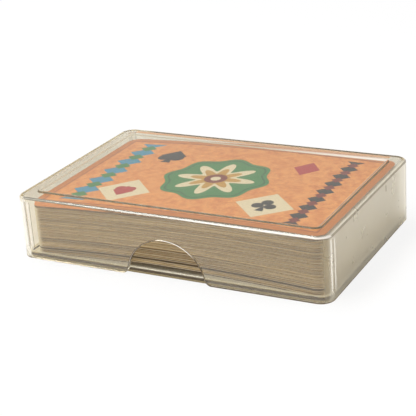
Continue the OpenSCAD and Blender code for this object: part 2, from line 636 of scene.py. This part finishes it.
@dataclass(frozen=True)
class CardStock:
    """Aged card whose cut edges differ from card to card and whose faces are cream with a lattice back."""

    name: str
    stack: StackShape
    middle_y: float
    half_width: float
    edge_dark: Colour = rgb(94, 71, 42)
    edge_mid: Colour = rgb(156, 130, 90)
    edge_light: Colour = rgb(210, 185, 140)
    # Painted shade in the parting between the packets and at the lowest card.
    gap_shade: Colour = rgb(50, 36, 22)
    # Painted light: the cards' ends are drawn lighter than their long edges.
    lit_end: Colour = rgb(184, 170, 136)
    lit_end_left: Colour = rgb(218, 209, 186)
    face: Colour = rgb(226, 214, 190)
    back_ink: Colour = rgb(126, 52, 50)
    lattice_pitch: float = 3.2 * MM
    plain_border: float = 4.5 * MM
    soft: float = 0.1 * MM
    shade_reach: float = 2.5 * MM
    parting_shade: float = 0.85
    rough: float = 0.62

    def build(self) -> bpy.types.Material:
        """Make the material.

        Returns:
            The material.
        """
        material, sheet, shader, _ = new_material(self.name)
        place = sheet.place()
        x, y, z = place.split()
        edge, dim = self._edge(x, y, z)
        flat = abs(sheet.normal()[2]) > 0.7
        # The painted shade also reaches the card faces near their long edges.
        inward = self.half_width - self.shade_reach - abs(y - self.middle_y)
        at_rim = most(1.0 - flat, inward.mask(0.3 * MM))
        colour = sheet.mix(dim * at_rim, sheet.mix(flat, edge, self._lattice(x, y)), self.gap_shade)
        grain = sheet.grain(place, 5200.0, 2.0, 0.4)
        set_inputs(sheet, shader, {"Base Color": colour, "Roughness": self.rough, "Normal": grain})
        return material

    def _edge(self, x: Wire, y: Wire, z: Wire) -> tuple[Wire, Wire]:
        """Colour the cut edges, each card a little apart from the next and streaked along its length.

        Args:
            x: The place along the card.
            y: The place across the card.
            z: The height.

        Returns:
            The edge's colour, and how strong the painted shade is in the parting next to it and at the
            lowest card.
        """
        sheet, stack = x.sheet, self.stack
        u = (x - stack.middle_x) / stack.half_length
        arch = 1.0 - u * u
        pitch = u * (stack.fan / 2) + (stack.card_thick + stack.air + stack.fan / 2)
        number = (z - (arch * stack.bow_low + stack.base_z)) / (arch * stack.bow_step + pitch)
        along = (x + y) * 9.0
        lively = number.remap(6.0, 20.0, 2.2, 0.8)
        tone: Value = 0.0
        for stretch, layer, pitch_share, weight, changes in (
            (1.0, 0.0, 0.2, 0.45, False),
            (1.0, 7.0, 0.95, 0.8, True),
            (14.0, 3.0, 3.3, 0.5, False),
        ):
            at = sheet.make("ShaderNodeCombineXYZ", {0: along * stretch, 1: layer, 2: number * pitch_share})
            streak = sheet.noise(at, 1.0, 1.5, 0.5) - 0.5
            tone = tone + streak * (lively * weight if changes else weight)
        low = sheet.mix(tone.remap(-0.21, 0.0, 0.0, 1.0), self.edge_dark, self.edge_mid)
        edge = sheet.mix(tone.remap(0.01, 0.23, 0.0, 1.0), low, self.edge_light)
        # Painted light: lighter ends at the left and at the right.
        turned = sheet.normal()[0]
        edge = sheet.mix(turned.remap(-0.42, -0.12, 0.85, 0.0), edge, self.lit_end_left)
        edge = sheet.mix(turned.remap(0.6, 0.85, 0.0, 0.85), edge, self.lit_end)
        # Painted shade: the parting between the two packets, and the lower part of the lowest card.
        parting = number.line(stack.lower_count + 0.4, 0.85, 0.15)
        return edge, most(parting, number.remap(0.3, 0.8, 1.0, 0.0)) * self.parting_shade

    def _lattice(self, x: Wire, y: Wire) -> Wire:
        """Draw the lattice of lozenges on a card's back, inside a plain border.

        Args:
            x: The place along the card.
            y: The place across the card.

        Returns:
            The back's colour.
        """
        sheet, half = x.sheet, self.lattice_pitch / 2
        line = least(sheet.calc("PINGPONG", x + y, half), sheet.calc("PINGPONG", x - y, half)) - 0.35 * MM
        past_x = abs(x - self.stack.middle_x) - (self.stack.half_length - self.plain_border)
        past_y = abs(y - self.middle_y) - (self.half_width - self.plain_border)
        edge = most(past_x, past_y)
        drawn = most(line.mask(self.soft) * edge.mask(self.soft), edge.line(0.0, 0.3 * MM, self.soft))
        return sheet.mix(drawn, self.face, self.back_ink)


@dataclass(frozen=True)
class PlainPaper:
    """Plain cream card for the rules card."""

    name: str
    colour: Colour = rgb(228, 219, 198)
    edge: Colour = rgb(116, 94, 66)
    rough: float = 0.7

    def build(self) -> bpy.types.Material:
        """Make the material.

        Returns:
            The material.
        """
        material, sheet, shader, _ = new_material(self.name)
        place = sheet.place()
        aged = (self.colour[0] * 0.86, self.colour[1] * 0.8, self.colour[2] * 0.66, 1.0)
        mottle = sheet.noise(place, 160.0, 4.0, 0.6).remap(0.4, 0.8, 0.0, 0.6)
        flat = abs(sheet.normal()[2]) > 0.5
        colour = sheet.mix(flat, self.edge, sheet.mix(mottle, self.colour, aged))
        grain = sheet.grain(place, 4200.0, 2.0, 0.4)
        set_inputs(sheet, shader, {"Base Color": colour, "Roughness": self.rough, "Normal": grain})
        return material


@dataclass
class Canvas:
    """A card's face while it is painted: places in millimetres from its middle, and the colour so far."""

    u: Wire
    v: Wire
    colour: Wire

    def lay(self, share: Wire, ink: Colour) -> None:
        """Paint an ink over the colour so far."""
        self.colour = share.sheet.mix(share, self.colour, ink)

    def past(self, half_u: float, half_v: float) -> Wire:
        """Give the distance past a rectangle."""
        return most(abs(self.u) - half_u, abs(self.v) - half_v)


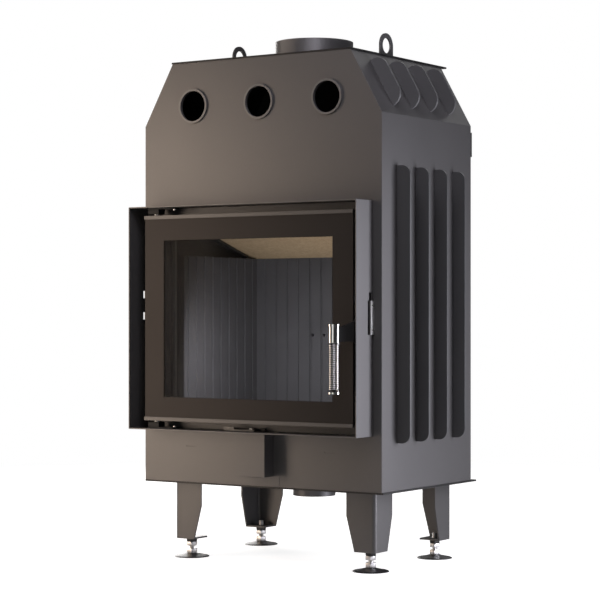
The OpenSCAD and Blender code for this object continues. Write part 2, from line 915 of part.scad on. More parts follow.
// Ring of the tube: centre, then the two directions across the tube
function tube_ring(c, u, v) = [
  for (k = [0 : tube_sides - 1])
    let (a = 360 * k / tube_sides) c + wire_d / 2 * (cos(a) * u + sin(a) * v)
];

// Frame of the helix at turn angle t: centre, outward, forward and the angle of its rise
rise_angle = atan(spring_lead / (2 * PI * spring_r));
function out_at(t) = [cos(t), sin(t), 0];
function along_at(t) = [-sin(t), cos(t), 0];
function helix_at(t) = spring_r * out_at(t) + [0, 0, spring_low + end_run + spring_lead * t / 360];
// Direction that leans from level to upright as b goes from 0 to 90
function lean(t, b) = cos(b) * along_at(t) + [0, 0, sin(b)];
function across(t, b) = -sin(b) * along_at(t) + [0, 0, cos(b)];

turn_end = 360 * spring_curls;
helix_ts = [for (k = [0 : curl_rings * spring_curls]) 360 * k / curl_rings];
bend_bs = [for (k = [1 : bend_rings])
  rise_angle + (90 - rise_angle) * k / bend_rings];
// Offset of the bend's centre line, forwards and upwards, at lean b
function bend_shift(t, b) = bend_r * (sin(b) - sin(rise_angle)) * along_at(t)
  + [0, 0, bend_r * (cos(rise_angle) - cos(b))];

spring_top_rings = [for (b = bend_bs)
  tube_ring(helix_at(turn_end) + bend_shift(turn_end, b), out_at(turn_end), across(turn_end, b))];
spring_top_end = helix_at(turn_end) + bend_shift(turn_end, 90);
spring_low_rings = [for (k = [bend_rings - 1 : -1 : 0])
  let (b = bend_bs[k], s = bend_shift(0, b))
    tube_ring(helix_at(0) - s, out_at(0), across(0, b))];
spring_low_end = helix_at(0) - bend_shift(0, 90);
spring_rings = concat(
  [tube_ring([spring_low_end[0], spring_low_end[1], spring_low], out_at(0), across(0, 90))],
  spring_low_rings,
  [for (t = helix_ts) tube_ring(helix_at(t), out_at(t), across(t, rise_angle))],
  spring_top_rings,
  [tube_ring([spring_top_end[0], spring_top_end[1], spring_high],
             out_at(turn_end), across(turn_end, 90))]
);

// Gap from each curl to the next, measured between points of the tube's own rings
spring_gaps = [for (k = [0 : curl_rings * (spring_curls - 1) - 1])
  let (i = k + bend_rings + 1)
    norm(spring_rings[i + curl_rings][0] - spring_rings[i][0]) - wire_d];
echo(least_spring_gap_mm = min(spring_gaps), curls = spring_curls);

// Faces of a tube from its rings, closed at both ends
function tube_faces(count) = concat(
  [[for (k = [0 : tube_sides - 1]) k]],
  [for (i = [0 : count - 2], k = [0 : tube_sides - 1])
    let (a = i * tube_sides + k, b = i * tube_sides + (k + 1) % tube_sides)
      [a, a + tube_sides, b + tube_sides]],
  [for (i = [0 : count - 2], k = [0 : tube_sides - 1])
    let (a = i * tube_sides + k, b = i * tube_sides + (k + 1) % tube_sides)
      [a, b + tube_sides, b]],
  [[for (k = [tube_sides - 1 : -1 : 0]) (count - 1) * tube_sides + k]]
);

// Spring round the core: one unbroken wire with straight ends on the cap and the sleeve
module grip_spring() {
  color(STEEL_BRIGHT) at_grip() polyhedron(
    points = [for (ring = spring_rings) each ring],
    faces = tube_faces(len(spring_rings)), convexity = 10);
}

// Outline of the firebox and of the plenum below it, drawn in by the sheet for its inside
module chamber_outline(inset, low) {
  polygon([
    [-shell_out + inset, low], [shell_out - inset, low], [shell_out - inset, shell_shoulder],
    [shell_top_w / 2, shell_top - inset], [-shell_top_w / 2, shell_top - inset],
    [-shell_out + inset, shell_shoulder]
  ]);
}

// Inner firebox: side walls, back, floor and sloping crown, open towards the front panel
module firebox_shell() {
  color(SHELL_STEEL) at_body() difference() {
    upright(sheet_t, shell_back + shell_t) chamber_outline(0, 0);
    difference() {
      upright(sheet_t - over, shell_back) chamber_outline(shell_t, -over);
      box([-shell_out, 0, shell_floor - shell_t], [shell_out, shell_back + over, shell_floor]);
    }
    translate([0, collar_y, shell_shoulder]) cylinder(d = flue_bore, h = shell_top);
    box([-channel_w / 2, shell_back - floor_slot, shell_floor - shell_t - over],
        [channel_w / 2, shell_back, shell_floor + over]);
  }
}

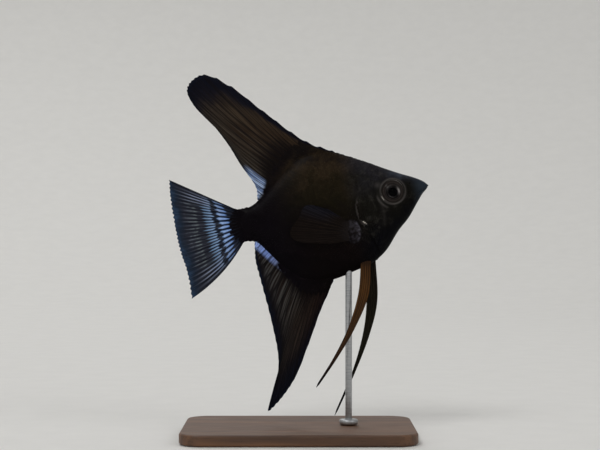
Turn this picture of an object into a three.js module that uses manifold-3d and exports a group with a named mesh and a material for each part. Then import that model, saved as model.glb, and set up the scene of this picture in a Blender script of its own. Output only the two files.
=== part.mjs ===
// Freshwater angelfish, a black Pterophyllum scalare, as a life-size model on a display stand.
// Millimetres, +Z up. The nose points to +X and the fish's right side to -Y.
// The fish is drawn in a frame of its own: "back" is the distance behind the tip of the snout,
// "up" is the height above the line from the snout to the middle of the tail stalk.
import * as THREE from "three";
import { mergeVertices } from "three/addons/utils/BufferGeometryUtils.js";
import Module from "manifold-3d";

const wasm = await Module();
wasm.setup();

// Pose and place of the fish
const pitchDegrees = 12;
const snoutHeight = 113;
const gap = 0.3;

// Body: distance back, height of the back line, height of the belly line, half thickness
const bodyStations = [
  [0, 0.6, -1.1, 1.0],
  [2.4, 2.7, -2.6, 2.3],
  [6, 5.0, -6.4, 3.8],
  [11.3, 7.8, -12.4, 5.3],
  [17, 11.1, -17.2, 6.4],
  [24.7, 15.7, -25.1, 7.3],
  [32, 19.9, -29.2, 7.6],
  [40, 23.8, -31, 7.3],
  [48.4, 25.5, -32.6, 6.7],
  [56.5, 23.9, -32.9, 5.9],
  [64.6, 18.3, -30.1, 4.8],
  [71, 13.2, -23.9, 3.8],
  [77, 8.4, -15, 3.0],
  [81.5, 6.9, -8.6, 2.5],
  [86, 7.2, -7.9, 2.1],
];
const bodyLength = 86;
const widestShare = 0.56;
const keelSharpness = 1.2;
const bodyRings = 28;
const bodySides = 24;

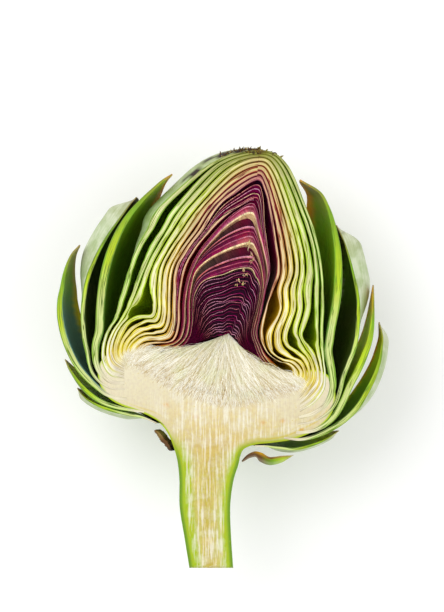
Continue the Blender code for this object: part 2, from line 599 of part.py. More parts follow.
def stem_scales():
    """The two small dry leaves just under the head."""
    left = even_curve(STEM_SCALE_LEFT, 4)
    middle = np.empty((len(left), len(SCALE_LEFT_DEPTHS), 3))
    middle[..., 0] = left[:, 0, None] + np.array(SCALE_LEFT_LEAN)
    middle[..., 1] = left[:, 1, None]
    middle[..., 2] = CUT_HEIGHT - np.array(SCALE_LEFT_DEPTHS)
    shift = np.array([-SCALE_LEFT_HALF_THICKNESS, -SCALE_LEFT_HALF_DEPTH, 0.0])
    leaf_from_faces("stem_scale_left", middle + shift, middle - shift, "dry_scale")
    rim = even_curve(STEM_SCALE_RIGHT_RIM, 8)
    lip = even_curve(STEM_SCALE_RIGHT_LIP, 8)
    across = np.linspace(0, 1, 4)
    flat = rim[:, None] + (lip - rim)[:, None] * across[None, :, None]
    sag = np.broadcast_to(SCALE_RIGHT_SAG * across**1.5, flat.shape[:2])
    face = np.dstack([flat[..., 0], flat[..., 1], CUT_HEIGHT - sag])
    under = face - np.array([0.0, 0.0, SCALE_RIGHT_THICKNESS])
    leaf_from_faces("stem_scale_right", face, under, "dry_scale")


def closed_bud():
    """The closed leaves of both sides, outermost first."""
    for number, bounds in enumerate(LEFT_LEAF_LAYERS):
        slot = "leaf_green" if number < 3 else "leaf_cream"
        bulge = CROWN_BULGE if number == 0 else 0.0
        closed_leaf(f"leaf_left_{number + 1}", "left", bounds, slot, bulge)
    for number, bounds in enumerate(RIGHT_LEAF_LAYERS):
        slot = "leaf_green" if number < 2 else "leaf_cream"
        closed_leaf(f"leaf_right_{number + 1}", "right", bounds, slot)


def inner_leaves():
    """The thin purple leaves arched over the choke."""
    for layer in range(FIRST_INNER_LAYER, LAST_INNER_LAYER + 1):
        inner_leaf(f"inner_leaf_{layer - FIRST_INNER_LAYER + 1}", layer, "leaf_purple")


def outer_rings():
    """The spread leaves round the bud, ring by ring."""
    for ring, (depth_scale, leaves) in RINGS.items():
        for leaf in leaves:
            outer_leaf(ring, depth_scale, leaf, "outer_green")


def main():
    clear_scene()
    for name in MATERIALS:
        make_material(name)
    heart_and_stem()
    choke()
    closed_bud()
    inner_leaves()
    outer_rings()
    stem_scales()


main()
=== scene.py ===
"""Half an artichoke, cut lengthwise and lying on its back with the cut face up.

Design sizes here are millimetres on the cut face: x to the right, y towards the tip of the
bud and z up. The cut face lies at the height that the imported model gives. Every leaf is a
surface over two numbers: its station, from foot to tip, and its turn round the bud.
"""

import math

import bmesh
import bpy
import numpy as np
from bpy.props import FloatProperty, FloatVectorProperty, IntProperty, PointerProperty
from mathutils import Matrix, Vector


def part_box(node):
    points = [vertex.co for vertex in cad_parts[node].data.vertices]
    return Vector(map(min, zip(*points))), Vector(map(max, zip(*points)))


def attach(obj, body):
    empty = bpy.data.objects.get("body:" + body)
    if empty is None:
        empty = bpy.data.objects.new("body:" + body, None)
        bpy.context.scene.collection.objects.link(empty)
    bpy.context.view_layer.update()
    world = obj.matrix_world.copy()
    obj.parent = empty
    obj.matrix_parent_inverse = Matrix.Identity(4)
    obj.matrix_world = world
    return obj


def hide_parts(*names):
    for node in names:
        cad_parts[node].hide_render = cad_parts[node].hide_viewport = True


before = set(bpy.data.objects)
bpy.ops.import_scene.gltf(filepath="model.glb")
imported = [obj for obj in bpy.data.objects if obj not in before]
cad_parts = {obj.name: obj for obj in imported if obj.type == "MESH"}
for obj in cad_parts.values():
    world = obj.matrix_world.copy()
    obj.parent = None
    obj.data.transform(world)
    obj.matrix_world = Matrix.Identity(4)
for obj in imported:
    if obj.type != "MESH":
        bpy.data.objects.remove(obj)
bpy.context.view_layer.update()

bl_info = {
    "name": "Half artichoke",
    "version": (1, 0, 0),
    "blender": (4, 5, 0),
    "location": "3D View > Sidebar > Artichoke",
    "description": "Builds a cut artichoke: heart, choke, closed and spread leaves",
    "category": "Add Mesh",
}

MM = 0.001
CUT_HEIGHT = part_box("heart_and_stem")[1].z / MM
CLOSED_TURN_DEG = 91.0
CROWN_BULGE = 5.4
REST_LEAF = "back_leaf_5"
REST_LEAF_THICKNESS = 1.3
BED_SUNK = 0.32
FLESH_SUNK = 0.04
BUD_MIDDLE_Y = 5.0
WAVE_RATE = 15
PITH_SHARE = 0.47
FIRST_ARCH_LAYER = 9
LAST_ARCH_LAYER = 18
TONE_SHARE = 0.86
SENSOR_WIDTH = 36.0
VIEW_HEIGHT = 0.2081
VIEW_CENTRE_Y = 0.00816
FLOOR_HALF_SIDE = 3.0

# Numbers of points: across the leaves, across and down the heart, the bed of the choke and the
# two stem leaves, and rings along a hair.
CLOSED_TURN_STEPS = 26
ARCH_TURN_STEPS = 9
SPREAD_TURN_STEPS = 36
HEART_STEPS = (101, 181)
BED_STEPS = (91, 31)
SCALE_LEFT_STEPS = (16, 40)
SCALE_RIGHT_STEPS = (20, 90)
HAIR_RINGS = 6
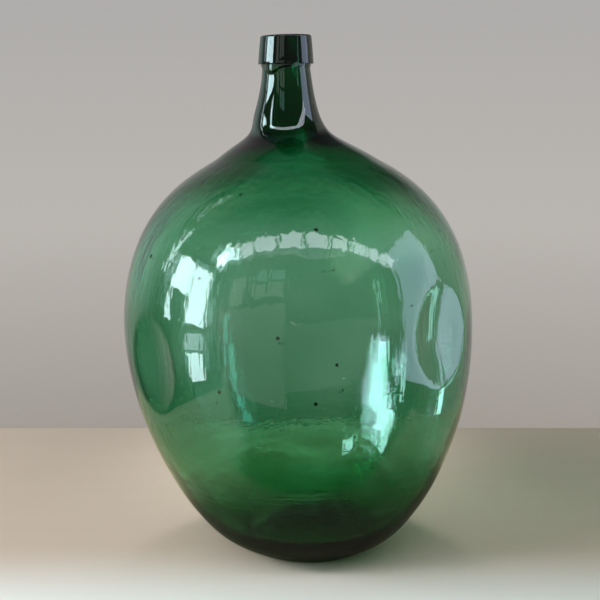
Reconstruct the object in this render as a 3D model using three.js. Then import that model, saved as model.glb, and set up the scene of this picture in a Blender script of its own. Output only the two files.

☆ ☆ ☆

Problem – Nothing but the lines from the one with "heart_and_stem()" through the one with "if empty is" should be repeated, and each exactly.

Solution for this exercise –
    heart_and_stem()
    choke()
    closed_bud()
    inner_leaves()
    outer_rings()
    stem_scales()


main()
=== scene.py ===
"""Half an artichoke, cut lengthwise and lying on its back with the cut face up.

Design sizes here are millimetres on the cut face: x to the right, y towards the tip of the
bud and z up. The cut face lies at the height that the imported model gives. Every leaf is a
surface over two numbers: its station, from foot to tip, and its turn round the bud.
"""

import math

import bmesh
import bpy
import numpy as np
from bpy.props import FloatProperty, FloatVectorProperty, IntProperty, PointerProperty
from mathutils import Matrix, Vector


def part_box(node):
    points = [vertex.co for vertex in cad_parts[node].data.vertices]
    return Vector(map(min, zip(*points))), Vector(map(max, zip(*points)))


def attach(obj, body):
    empty = bpy.data.objects.get("body:" + body)
    if empty is None:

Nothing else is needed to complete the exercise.